Der neue Roman von Janne Mommsen, der mich wie alle seine Bücher, in den Norden Deutschlands führen, zaubern mir immer wieder ein Lächeln ins Gesicht. Auch bei "Mein wunderbarer Küstenchor" haben wir einen locker leichten Roman mit viel Lokalkolorit, der mich wie gewohnt an die Küste oder auf eine Nord- oder Ostseeinsel führt.

Diesmal sind wir in dem kleinen Städtchen Klütz an der Ostsee und es wird musikalisch, denn im Mittelpunkt der Handlung steht der Klützer Chor. Dieser ist auch für Britta, neben ihrem Job als Hotelfachfrau, das Wichtigste im Leben. Jeden Mittwoch freut sie sich auf das Zusammentreffen mit den anderen Chormitgliedern und den gemeinsamen musischen Stunden. Die Gemeinschaft wird dabei groß geschrieben. Bereits seit 20 Jahren ist Britta Chormitglied und hat diesen zusammen mit ihrer betagten Tante Sibylle gegründet. Als Dustin, der Chorleiter plötzlich eine neue Stelle annimmt und wegzieht, steht der Chor vor dem Aus.
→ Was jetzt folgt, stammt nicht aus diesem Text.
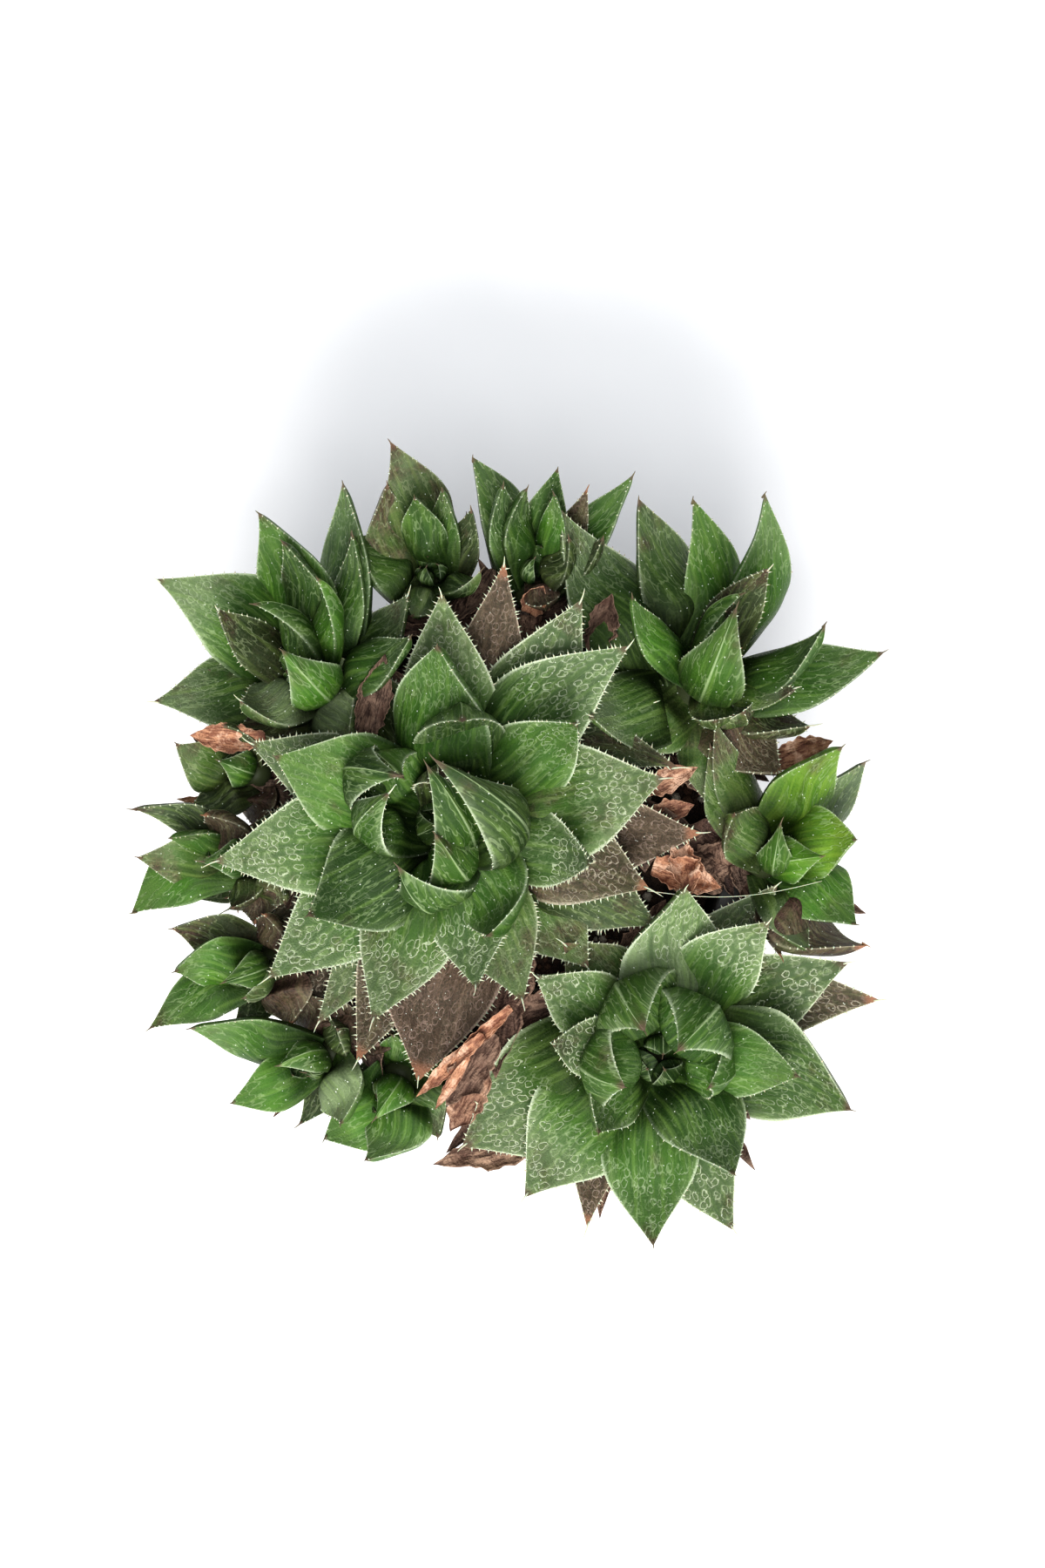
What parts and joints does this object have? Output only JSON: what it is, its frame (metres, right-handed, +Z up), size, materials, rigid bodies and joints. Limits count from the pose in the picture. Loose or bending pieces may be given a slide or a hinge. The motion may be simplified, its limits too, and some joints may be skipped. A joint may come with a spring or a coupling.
{
  "type": "potted haworthia marumiana",
  "caption": "Clumping small succulent: dense domed cluster of pointed, keeled, tooth-edged leaf rosettes on short stems in a plain round nursery pot.",
  "frame": {"origin": "centre of the pot's flat underside", "axes": "+Z up along the pot's axis; +Y is the top edge of the clump as it is seen from above"},
  "size_m": [0.0999, 0.1066, 0.0946],
  "materials": {
    "pot": "dark moulded plastic, matte",
    "soil": "gritty potting mix",
    "leaf": "firm succulent leaf, satin, with a paler net and toothed margins",
    "dry_leaf": "dry papery leaf and stem, matte"
  },
  "bodies": {
    "root": {"pot": "pot", "soil": "soil", "rosette_main": "leaf", "rosette_south_east": "leaf", "rosette_north_west": "leaf", "rosette_north_east": "leaf", "rosette_north_left": "leaf", "rosette_north_middle": "leaf", "rosette_east": "leaf", "rosette_west_upper": "leaf", "rosette_west_middle": "leaf", "rosette_west_lower": "leaf", "rosette_south_west": "leaf", "rosette_south": "leaf", "stem_main": "dry_leaf", "stem_south_east": "dry_leaf", "stem_north_west": "dry_leaf", "stem_north_east": "dry_leaf", "stem_north_left": "dry_leaf", "stem_north_middle": "dry_leaf", "stem_east": "dry_leaf", "stem_west_upper": "dry_leaf", "stem_west_middle": "dry_leaf", "stem_west_lower": "dry_leaf", "stem_south_west": "dry_leaf", "stem_south": "dry_leaf"}
  },
  "joints": []
}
Und das nur wenige Monate vor dem großen Wettbewerb im finnischen Tampere, wo der Klützer Chor bereits angemeldet ist. Die Sänger sind entsetzt! Auch Britta kann es nicht fassen! Wo soll sie nur so schnell einen neuen Chorleiter und Dirigenten finden? Auf der Suche nach Ersatz lernt sie Jasper kennen, einen Klavierprofessor, der an der Uni in Lübeck unterrichtet und der kleinen Chorgemeinschaft zumindest auf seinem Klavier begleitet und den Sängern beisteht. Wird es Britta gelingen den Chor zu retten und die Reise nach Finnland antreten?
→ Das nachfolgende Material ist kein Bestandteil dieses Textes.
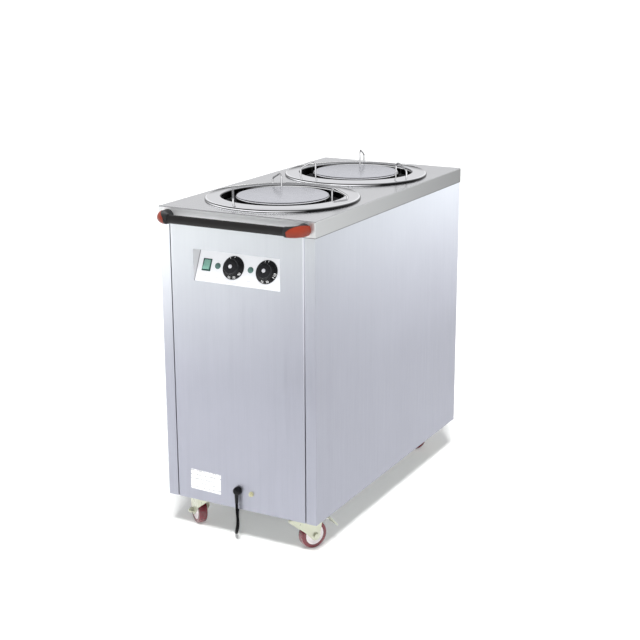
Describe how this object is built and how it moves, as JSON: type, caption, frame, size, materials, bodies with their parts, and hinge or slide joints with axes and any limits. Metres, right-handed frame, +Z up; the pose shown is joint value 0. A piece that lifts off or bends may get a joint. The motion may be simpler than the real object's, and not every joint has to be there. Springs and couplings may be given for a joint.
{
  "type": "heated plate dispenser trolley",
  "caption": "Stainless heated plate dispenser trolley: round plate wells with sprung platforms and wire guides, sloping control recess, push handle, swivel casters and a coiled mains lead.",
  "frame": {"origin": "on the floor, at the middle of the box round the trolley without its mains lead", "axes": "+Z up, -Y towards the front with the push handle and the controls, +X to the right as seen from the front"},
  "size_m": [0.4675, 0.9546, 0.9338],
  "materials": {
    "stainless": "brushed",
    "stainless_side": "satin",
    "fascia": "satin",
    "galvanised": "dull",
    "polished": "polished",
    "platform_steel": "satin",
    "bright_wire": "polished",
    "spring_steel": "dull",
    "handle_black": "satin",
    "bracket_black": "moulded",
    "cap_orange": "gloss",
    "switch_body": "moulded",
    "rocker_green": "gloss",
    "lamp_green": "gloss",
    "phenolic": "moulded",
    "knob_black": "gloss",
    "gland_black": "moulded",
    "cord_black": "satin",
    "earth_brass": "machined",
    "element": "heat darkened",
    "zinc": "zinc plated",
    "hub_grey": "moulded",
    "tyre_red": "gloss"
  },
  "bodies": {
    "cabinet": {"worktop": "stainless", "front_panel": "stainless_side", "rear_panel": "stainless_side", "left_panel": "stainless_side", "right_panel": "stainless_side", "base_pan": "galvanised", "control_panel": "fascia", "switch_housing": "switch_body", "pilot_lamps": "lamp_green", "thermostats": "phenolic", "handle_tube": "handle_black", "handle_brackets": "bracket_black", "handle_caps": "cap_orange", "cable_gland": "gland_black", "earth_terminal": "earth_brass", "heaters": "element", "front_collar": "polished", "rear_collar": "polished", "front_well": "galvanised", "rear_well": "galvanised", "front_springs": "spring_steel", "rear_springs": "spring_steel", "caster_plates": "zinc", "caster_bolts": "zinc", "cord": "cord_black", "cord_coil": "cord_black", "cord_plug": "gland_black"},
    "rocker": {"switch_rocker": "rocker_green"},
    "left_dial": {"left_knob": "knob_black", "left_spindle": "zinc"},
    "right_dial": {"right_knob": "knob_black", "right_spindle": "zinc"},
    "front_lift": {"front_platform": "platform_steel", "front_carrier": "galvanised"},
    "rear_lift": {"rear_platform": "platform_steel", "rear_carrier": "galvanised"},
    "front_guide_left_swing": {"front_guide_left": "bright_wire"},
    "front_guide_right_swing": {"front_guide_right": "bright_wire"},
    "front_guide_rear_swing": {"front_guide_rear": "bright_wire"},
    "rear_guide_left_swing": {"rear_guide_left": "bright_wire"},
    "rear_guide_right_swing": {"rear_guide_right": "bright_wire"},
    "rear_guide_rear_swing": {"rear_guide_rear": "bright_wire"},
    "front_left_swivel": {"front_left_fork": "zinc", "front_left_axle": "zinc"},
    "front_left_wheel": {"front_left_hub": "hub_grey", "front_left_tyre": "tyre_red"},
    "front_left_brake": {"front_left_pedal": "zinc"},
    "front_right_swivel": {"front_right_fork": "zinc", "front_right_axle": "zinc"},
    "front_right_wheel": {"front_right_hub": "hub_grey", "front_right_tyre": "tyre_red"},
    "front_right_brake": {"front_right_pedal": "zinc"},
    "rear_left_swivel": {"rear_left_fork": "zinc", "rear_left_axle": "zinc"},
    "rear_left_wheel": {"rear_left_hub": "hub_grey", "rear_left_tyre": "tyre_red"},
    "rear_right_swivel": {"rear_right_fork": "zinc", "rear_right_axle": "zinc"},
    "rear_right_wheel": {"rear_right_hub": "hub_grey", "rear_right_tyre": "tyre_red"}
  },
  "joints": [
    {"name": "rocker_tilt", "type": "hinge", "parent": "cabinet", "child": "rocker", "pos_m": [-0.0968, -0.40068, 0.73974], "axis": [1, 0, 0], "range_deg": [0, 16]},
    {"name": "left_dial_turn", "type": "hinge", "parent": "cabinet", "child": "left_dial", "pos_m": [-0.0173, -0.41072, 0.74424], "axis": [0, 0.9124, -0.4092], "range_deg": [0, 300]},
    {"name": "right_dial_turn", "type": "hinge", "parent": "cabinet", "child": "right_dial", "pos_m": [0.0795, -0.41072, 0.74424], "axis": [0, 0.9124, -0.4092], "range_deg": [0, 300]},
    {"name": "front_lift_slide", "type": "slide", "parent": "cabinet", "child": "front_lift", "axis": [0, 0, 1], "range_m": [-0.42, 0], "stiffness_N_per_m": 490, "springref_m": 0.05, "deforming": ["front_springs"]},
    {"name": "rear_lift_slide", "type": "slide", "parent": "cabinet", "child": "rear_lift", "axis": [0, 0, 1], "range_m": [-0.42, 0], "stiffness_N_per_m": 490, "springref_m": 0.05, "deforming": ["rear_springs"]},
    {"name": "front_guide_left_turn", "type": "hinge", "parent": "cabinet", "child": "front_guide_left_swing", "pos_m": [-0.04521, -0.35423, 0.87], "axis": [0, 0, 1], "range_deg": [-96.7, 3.3]},
    {"name": "front_guide_right_turn", "type": "hinge", "parent": "cabinet", "child": "front_guide_right_swing", "pos_m": [0.17415, -0.15145, 0.87], "axis": [0, 0, 1], "range_deg": [-40.2, 59.8]},
    {"name": "front_guide_rear_turn", "type": "hinge", "parent": "cabinet", "child": "front_guide_rear_swing", "pos_m": [-0.11067, -0.04496, 0.87], "axis": [0, 0, 1], "range_deg": [-72.9, 27.1]},
    {"name": "rear_guide_left_turn", "type": "hinge", "parent": "cabinet", "child": "rear_guide_left_swing", "pos_m": [-0.09923, 0.09133, 0.87], "axis": [0, 0, 1], "range_deg": [-45, 55]},
    {"name": "rear_guide_right_turn", "type": "hinge", "parent": "cabinet", "child": "rear_guide_right_swing", "pos_m": [0.17436, 0.20747, 0.87], "axis": [0, 0, 1], "range_deg": [-35.8, 64.2]},
    {"name": "rear_guide_rear_turn", "type": "hinge", "parent": "cabinet", "child": "rear_guide_rear_swing", "pos_m": [-0.05733, 0.40536, 0.87], "axis": [0, 0, 1], "range_deg": [-42.4, 57.6]},
    {"name": "front_left_swivel_turn", "type": "hinge", "parent": "cabinet", "child": "front_left_swivel", "pos_m": [-0.1532, -0.3726, 0.09], "axis": [0, 0, 1], "continuous": true},
    {"name": "front_left_wheel_roll", "type": "hinge", "parent": "front_left_swivel", "child": "front_left_wheel", "pos_m": [-0.17396, -0.35695, 0.0375], "axis": [-0.6018, -0.7986, 0], "continuous": true},
    {"name": "front_left_brake_press", "type": "hinge", "parent": "front_left_swivel", "child": "front_left_brake", "pos_m": [-0.18515, -0.34853, 0.08], "axis": [-0.6018, -0.7986, 0], "range_deg": [0, 14]},
    {"name": "front_right_swivel_turn", "type": "hinge", "parent": "cabinet", "child": "front_right_swivel", "pos_m": [0.1628, -0.3726, 0.09], "axis": [0, 0, 1], "continuous": true},
    {"name": "front_right_wheel_roll", "type": "hinge", "parent": "front_right_swivel", "child": "front_right_wheel", "pos_m": [0.17501, -0.34964, 0.0375], "axis": [-0.8829, 0.4695, 0], "continuous": true},
    {"name": "front_right_brake_press", "type": "hinge", "parent": "front_right_swivel", "child": "front_right_brake", "pos_m": [0.18158, -0.33728, 0.08], "axis": [-0.8829, 0.4695, 0], "range_deg": [0, 14]},
    {"name": "rear_left_swivel_turn", "type": "hinge", "parent": "cabinet", "child": "rear_left_swivel", "pos_m": [-0.1302, 0.4274, 0.09], "axis": [0, 0, 1], "continuous": true},
    {"name": "rear_left_wheel_roll", "type": "hinge", "parent": "rear_left_swivel", "child": "rear_left_wheel", "pos_m": [-0.15272, 0.4404, 0.0375], "axis": [-0.5, -0.866, 0], "continuous": true},
    {"name": "rear_right_swivel_turn", "type": "hinge", "parent": "cabinet", "child": "rear_right_swivel", "pos_m": [0.1398, 0.4274, 0.09], "axis": [0, 0, 1], "continuous": true},
    {"name": "rear_right_wheel_roll", "type": "hinge", "parent": "rear_right_swivel", "child": "rear_right_wheel", "pos_m": [0.11684, 0.41519, 0.0375], "axis": [0.4695, -0.8829, 0], "continuous": true}
  ]
}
Wie vom Autor gewohnt, war ich nach den ersten Seiten sofort mitten im Geschehen. Das Leben in Klütz und die Chorproben werden sehr bildhaft beschrieben. Bei den Musikstücken musste ich einfach mitsummen und hatte die Melodie danach den ganzen Tag im Ohr. Köstliche Unterhaltung verspricht vorallem das "Casting" für den neuen Chorleiter. Hier bleibt kein Auge trocken! Mein Kopfkino war wieder zu 100% ausgelastet. Doch nicht nur witzige Dialoge, diverse Katastrophen und die wunderbare Beschreibungen der Umgebung haben mich in der Lektüre versinken lassen. Neben dem humorigen Part wurden auch ein paar ernstere Themen angesprochen. Trotzdem ist der Roman eher von der leichteren Sorte, der sich locker an 1-2 Tagen weglesen lässt. Ab und zu hätte ich mir trotzdem ein bisschen mehr Tiefgang gewünscht und manche Szenen etwas realistischer. Auch bei der Liebesgeschichte fehlte mir das Knistern.....trotzallem wieder ein schönes Leseerlebnis!

Schreibstil:
Janne Mommsen schreibt locker und leichtfüßig...man fliegt durch die Seiten und wird gut unterhalten. Aber ganz besonders versteht es der Autor die Landschaft, die Region und das Leben der Einheimischen darzustellen. Die Charaktere strahlen Lebensfreude aus und sind wunderbar gezeichnet. Die witzigen und lebhaften Dialoge lockern die Geschichte auf und geben dem Roman seine Prise Leichtigkeit.
Die Kapitel sind sehr kurz gehalten.

Fazit:
Die eher leichte Lektüre eignet sich wunderbar für zwischendurch oder für amüsante Lesestunden mit einem Schuss Romantik und ganz viel Musik. Zum zurücklehnen und genießen...vielleicht mit ein paar Kopfhörer auf den Ohren und der Melodie zu ABBA's "Thank you for the music" im Kopf.